→ Description of the task
All lines from the one with "const start = THREE.MathUtils.degToRad(35);" through the one with "for node in", and only those, are to be reproduced exactly, both ends included.

→ Provided data
:::

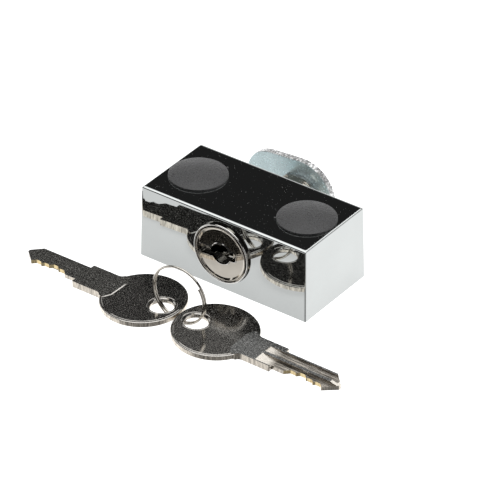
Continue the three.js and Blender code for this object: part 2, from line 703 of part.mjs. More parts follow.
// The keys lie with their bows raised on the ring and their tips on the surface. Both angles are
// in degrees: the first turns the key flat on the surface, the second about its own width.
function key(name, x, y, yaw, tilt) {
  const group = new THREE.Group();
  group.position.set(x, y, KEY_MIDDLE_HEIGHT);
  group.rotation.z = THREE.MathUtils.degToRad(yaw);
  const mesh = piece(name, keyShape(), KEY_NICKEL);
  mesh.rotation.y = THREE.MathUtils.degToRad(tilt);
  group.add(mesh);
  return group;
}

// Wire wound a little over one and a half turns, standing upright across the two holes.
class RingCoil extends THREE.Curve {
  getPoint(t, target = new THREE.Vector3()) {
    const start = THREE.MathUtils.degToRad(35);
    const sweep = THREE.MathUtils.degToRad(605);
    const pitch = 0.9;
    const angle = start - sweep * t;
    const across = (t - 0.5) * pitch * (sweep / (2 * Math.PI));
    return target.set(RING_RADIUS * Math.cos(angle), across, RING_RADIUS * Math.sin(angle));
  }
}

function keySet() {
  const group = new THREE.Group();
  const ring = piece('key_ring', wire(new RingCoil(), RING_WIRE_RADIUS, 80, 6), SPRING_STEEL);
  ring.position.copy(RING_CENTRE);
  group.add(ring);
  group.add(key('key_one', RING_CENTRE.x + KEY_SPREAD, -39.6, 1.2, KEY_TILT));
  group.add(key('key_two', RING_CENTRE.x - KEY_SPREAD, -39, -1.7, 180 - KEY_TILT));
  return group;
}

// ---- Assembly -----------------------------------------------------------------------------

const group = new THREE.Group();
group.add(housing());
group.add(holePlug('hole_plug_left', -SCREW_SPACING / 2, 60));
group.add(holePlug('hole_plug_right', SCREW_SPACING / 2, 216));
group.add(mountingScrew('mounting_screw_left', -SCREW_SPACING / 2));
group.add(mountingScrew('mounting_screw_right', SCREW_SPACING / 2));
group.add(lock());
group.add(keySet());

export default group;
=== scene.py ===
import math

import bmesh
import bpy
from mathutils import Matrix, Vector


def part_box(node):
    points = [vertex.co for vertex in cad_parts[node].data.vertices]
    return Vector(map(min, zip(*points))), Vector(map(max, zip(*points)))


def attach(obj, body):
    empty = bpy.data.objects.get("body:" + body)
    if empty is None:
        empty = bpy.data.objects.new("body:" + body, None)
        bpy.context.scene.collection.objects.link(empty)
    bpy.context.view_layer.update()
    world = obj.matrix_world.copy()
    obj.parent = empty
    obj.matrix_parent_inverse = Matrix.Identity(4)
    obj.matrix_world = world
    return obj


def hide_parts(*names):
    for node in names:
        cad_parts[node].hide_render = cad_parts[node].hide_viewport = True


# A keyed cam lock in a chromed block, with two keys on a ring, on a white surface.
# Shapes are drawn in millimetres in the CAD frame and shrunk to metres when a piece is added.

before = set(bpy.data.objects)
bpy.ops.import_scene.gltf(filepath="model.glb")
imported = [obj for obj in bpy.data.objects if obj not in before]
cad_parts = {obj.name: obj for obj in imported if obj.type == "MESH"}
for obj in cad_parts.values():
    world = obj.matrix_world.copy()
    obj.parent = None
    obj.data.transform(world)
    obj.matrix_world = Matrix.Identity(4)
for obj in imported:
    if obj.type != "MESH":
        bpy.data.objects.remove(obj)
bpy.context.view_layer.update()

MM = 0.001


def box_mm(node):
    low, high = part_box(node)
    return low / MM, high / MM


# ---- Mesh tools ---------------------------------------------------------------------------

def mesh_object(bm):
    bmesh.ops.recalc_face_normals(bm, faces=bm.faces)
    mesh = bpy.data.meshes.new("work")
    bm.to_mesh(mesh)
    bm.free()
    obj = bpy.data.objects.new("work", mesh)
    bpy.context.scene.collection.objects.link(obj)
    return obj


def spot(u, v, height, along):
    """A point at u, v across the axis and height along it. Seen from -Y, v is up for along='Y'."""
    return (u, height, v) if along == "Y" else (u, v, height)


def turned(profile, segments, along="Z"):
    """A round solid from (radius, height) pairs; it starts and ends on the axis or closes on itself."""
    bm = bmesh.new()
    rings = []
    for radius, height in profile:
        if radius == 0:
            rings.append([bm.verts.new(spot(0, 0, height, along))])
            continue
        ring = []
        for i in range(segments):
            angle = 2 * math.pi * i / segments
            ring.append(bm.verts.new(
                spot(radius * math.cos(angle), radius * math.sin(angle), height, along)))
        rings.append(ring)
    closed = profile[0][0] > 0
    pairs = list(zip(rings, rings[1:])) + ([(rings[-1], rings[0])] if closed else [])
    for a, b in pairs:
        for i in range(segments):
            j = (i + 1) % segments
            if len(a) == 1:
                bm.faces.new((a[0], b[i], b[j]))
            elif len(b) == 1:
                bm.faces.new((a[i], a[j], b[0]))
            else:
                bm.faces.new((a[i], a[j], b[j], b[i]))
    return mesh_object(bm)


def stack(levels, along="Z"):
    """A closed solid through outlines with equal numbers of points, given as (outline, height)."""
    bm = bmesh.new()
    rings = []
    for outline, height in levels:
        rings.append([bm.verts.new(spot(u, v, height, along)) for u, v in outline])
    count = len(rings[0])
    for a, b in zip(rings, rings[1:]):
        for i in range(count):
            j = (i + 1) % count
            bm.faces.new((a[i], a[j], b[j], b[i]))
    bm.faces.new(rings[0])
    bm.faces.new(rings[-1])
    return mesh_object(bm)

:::

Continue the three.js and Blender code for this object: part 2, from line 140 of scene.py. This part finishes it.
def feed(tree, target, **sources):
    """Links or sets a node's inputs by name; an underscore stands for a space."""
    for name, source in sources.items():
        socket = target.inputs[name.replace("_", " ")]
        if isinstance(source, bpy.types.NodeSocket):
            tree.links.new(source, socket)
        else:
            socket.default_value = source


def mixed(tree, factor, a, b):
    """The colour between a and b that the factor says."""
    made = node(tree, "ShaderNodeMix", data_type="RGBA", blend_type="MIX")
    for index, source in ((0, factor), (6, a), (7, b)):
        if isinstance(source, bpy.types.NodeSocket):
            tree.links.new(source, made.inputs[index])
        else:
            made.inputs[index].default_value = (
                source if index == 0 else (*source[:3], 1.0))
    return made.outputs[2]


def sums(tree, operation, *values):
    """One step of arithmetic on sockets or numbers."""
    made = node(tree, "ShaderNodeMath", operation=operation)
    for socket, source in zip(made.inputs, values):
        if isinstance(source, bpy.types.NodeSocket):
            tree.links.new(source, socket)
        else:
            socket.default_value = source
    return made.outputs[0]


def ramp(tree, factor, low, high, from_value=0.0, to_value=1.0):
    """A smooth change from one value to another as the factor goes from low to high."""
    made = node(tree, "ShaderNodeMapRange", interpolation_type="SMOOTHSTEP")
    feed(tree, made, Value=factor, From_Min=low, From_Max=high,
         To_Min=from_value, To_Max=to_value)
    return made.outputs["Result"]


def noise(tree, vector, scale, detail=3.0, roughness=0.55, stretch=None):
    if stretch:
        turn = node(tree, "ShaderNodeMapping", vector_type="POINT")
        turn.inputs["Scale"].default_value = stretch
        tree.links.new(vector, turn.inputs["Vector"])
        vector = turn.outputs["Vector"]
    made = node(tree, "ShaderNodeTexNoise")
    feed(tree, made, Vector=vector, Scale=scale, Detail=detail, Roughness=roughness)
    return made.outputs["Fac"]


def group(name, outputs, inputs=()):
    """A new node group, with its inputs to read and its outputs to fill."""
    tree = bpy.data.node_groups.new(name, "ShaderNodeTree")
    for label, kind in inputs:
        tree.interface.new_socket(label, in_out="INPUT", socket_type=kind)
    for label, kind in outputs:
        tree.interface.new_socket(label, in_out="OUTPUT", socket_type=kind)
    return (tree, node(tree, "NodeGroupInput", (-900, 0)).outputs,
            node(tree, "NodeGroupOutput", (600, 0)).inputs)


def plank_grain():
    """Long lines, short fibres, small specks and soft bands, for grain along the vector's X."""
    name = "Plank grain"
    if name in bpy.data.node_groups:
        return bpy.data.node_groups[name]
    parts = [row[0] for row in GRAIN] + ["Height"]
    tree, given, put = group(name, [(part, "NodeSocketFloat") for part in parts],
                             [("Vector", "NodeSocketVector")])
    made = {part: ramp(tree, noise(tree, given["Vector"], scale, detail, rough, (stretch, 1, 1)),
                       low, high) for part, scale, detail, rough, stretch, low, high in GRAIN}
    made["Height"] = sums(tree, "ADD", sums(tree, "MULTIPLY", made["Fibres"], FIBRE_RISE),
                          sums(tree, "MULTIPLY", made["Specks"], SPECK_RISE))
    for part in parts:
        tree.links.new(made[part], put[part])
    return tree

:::

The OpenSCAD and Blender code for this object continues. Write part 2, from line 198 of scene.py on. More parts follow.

:::

→ Output
    const start = THREE.MathUtils.degToRad(35);
    const sweep = THREE.MathUtils.degToRad(605);
    const pitch = 0.9;
    const angle = start - sweep * t;
    const across = (t - 0.5) * pitch * (sweep / (2 * Math.PI));
    return target.set(RING_RADIUS * Math.cos(angle), across, RING_RADIUS * Math.sin(angle));
  }
}

function keySet() {
  const group = new THREE.Group();
  const ring = piece('key_ring', wire(new RingCoil(), RING_WIRE_RADIUS, 80, 6), SPRING_STEEL);
  ring.position.copy(RING_CENTRE);
  group.add(ring);
  group.add(key('key_one', RING_CENTRE.x + KEY_SPREAD, -39.6, 1.2, KEY_TILT));
  group.add(key('key_two', RING_CENTRE.x - KEY_SPREAD, -39, -1.7, 180 - KEY_TILT));
  return group;
}

// ---- Assembly -----------------------------------------------------------------------------

const group = new THREE.Group();
group.add(housing());
group.add(holePlug('hole_plug_left', -SCREW_SPACING / 2, 60));
group.add(holePlug('hole_plug_right', SCREW_SPACING / 2, 216));
group.add(mountingScrew('mounting_screw_left', -SCREW_SPACING / 2));
group.add(mountingScrew('mounting_screw_right', SCREW_SPACING / 2));
group.add(lock());
group.add(keySet());

export default group;
=== scene.py ===
import math

import bmesh
import bpy
from mathutils import Matrix, Vector


def part_box(node):
    points = [vertex.co for vertex in cad_parts[node].data.vertices]
    return Vector(map(min, zip(*points))), Vector(map(max, zip(*points)))


def attach(obj, body):
    empty = bpy.data.objects.get("body:" + body)
    if empty is None:
        empty = bpy.data.objects.new("body:" + body, None)
        bpy.context.scene.collection.objects.link(empty)
    bpy.context.view_layer.update()
    world = obj.matrix_world.copy()
    obj.parent = empty
    obj.matrix_parent_inverse = Matrix.Identity(4)
    obj.matrix_world = world
    return obj


def hide_parts(*names):
    for node in names:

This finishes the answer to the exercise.